━━━ DATASET EXCERPT ━━━
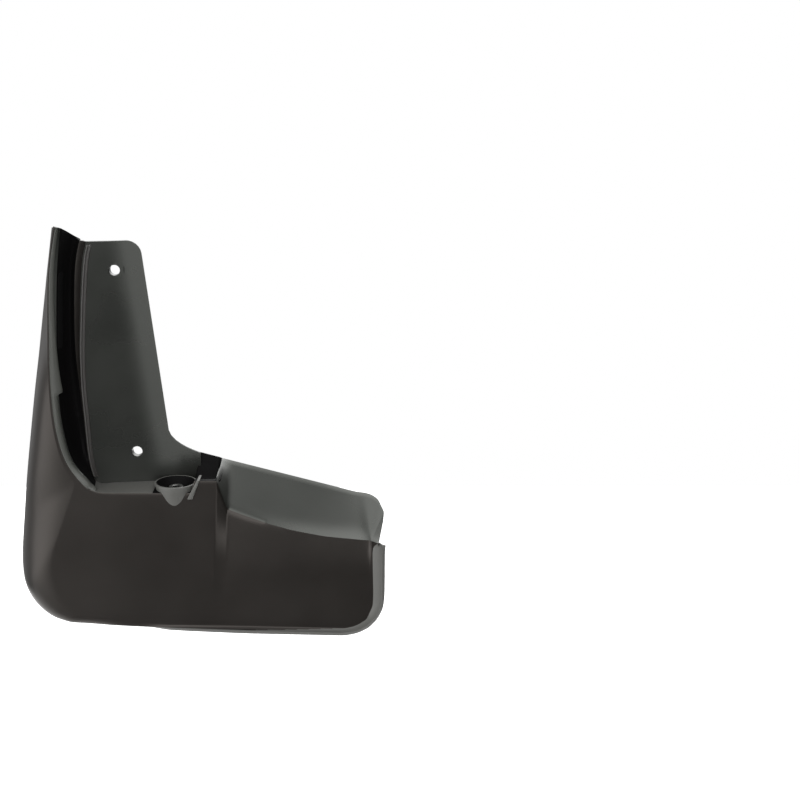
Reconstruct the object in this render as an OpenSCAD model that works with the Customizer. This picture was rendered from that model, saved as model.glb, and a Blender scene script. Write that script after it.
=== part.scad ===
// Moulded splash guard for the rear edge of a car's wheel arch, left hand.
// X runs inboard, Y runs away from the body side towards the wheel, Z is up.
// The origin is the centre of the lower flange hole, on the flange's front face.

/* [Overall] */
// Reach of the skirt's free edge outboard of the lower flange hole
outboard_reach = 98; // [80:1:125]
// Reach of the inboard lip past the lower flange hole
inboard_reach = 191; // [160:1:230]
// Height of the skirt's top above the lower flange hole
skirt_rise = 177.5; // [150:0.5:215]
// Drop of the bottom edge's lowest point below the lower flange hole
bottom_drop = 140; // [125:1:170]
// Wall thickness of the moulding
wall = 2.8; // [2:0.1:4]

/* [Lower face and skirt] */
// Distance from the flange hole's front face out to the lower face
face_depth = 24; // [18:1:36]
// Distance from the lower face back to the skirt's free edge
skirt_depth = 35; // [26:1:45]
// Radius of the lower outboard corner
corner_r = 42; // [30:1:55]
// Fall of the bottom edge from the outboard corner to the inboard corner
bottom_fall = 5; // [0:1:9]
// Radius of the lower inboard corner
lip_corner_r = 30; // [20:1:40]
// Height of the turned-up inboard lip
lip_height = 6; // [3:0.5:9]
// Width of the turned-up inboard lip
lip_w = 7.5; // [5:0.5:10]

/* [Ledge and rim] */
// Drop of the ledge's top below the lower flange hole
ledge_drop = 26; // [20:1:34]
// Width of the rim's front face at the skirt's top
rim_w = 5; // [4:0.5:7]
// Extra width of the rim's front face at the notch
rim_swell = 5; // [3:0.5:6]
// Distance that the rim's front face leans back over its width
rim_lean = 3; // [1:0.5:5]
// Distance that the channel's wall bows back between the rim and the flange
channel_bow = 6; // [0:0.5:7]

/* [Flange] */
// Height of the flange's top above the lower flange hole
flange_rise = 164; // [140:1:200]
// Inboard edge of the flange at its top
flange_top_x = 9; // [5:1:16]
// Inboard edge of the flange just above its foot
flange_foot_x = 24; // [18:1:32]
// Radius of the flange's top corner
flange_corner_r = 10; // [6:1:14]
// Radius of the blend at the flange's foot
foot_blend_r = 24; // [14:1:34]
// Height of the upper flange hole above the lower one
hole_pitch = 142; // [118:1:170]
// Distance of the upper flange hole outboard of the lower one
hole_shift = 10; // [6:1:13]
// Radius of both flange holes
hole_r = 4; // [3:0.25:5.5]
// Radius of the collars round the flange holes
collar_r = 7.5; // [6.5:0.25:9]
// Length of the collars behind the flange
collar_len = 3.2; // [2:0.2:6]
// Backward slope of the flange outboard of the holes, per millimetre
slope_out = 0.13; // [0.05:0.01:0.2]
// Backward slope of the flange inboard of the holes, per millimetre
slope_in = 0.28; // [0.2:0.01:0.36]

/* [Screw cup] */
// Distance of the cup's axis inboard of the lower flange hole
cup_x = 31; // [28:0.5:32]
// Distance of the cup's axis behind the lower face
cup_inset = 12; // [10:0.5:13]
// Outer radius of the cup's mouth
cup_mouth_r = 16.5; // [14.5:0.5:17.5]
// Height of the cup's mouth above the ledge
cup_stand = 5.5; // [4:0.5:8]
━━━
Return all of the data word for word.

§ CORRECT RESPONSE
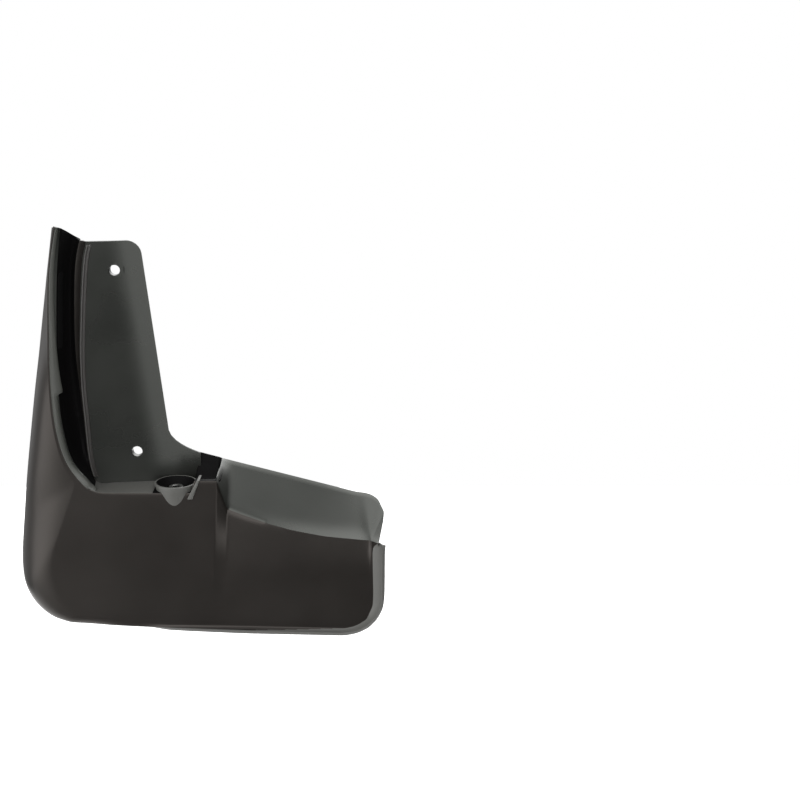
Reconstruct the object in this render as an OpenSCAD model that works with the Customizer. This picture was rendered from that model, saved as model.glb, and a Blender scene script. Write that script after it.
=== part.scad ===
// Moulded splash guard for the rear edge of a car's wheel arch, left hand.
// X runs inboard, Y runs away from the body side towards the wheel, Z is up.
// The origin is the centre of the lower flange hole, on the flange's front face.

/* [Overall] */
// Reach of the skirt's free edge outboard of the lower flange hole
outboard_reach = 98; // [80:1:125]
// Reach of the inboard lip past the lower flange hole
inboard_reach = 191; // [160:1:230]
// Height of the skirt's top above the lower flange hole
skirt_rise = 177.5; // [150:0.5:215]
// Drop of the bottom edge's lowest point below the lower flange hole
bottom_drop = 140; // [125:1:170]
// Wall thickness of the moulding
wall = 2.8; // [2:0.1:4]

/* [Lower face and skirt] */
// Distance from the flange hole's front face out to the lower face
face_depth = 24; // [18:1:36]
// Distance from the lower face back to the skirt's free edge
skirt_depth = 35; // [26:1:45]
// Radius of the lower outboard corner
corner_r = 42; // [30:1:55]
// Fall of the bottom edge from the outboard corner to the inboard corner
bottom_fall = 5; // [0:1:9]
// Radius of the lower inboard corner
lip_corner_r = 30; // [20:1:40]
// Height of the turned-up inboard lip
lip_height = 6; // [3:0.5:9]
// Width of the turned-up inboard lip
lip_w = 7.5; // [5:0.5:10]

/* [Ledge and rim] */
// Drop of the ledge's top below the lower flange hole
ledge_drop = 26; // [20:1:34]
// Width of the rim's front face at the skirt's top
rim_w = 5; // [4:0.5:7]
// Extra width of the rim's front face at the notch
rim_swell = 5; // [3:0.5:6]
// Distance that the rim's front face leans back over its width
rim_lean = 3; // [1:0.5:5]
// Distance that the channel's wall bows back between the rim and the flange
channel_bow = 6; // [0:0.5:7]

/* [Flange] */
// Height of the flange's top above the lower flange hole
flange_rise = 164; // [140:1:200]
// Inboard edge of the flange at its top
flange_top_x = 9; // [5:1:16]
// Inboard edge of the flange just above its foot
flange_foot_x = 24; // [18:1:32]
// Radius of the flange's top corner
flange_corner_r = 10; // [6:1:14]
// Radius of the blend at the flange's foot
foot_blend_r = 24; // [14:1:34]
// Height of the upper flange hole above the lower one
hole_pitch = 142; // [118:1:170]
// Distance of the upper flange hole outboard of the lower one
hole_shift = 10; // [6:1:13]
// Radius of both flange holes
hole_r = 4; // [3:0.25:5.5]
// Radius of the collars round the flange holes
collar_r = 7.5; // [6.5:0.25:9]
// Length of the collars behind the flange
collar_len = 3.2; // [2:0.2:6]
// Backward slope of the flange outboard of the holes, per millimetre
slope_out = 0.13; // [0.05:0.01:0.2]
// Backward slope of the flange inboard of the holes, per millimetre
slope_in = 0.28; // [0.2:0.01:0.36]

/* [Screw cup] */
// Distance of the cup's axis inboard of the lower flange hole
cup_x = 31; // [28:0.5:32]
// Distance of the cup's axis behind the lower face
cup_inset = 12; // [10:0.5:13]
// Outer radius of the cup's mouth
cup_mouth_r = 16.5; // [14.5:0.5:17.5]
// Height of the cup's mouth above the ledge
cup_stand = 5.5; // [4:0.5:8]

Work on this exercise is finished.